To seek originality is to seek the embalming of differences. Everything vital is taken away save surfaces and make-up. To be an origin is to fecundate society with the consciousness drawn from experience. Consciousness, however, is a vase. What fecundates is the liquor vitae, the gift of the spirit that ever comes to fill the vase in answer to the need of the Empty. Every new dawn creates an emptiness for the spirit to fill. Every creator is a cup of consciousness overflowing with a downpour of spirit. The rising sun ascends from an ever new horizon; yet the Light is always the same. The containers are distinct; the contents are identical. Spirit is the eternal content. To be an origin is to release spirit. To seek originality is to close one's door to the gifts of God, the eternal source of spirit.

Every challenge of earth-existence to man can produce three types of results. Man may refuse the challenge and fall, entangled in the shreds of the experience, toward the dead level of absolute indifference. And if, passing through the experience, he retains his integrity, he may do so either in openness to ever new horizons, or with the rigidity of automatic response — as a rising sun, or as a mannequin freezing a sum-total of particular responses into a fictitious sense of permanence.

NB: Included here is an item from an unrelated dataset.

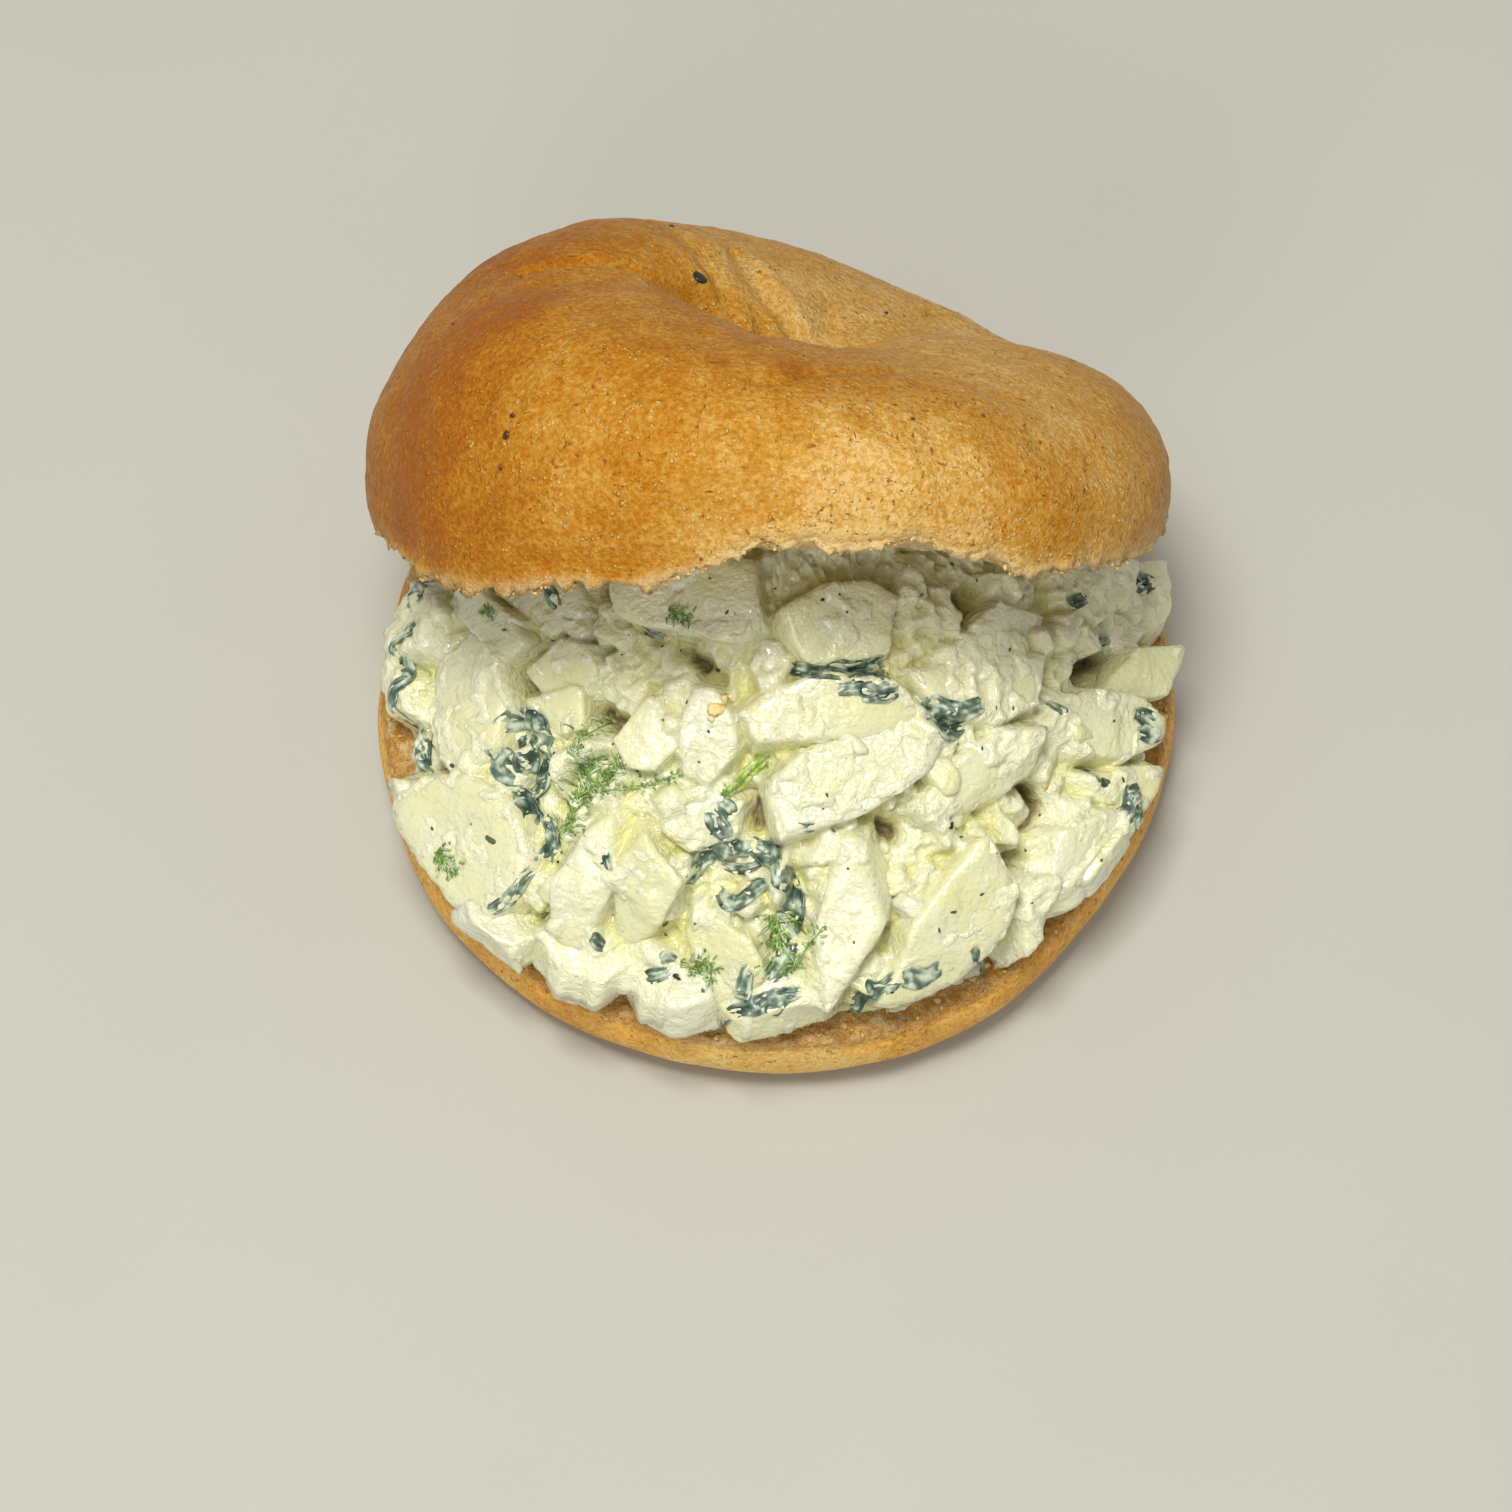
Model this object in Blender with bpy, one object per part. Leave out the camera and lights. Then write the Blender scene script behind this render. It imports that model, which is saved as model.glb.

Permanence of this sort is not immortality. Immortality is not the overcoming of one experience of death — and a repeat performance ad infinitum. Immortality is the overcoming of every possible kind of dying. It is the capacity to remain what one is while being forever born again. It is dynamic distinctiveness; not static difference.

Originality is a glorification of one's complexes, of that which separates while differentiating. Creativeness is the quality of victorious emptiness that knows itself forever to be filled with spirit. It is the absolute certitude of ever-renascent fulfillment. It is the marriage with God. It is isolation, with the One and All filling one's self full. To know such a resplendent isolation is to be forever a rising sun.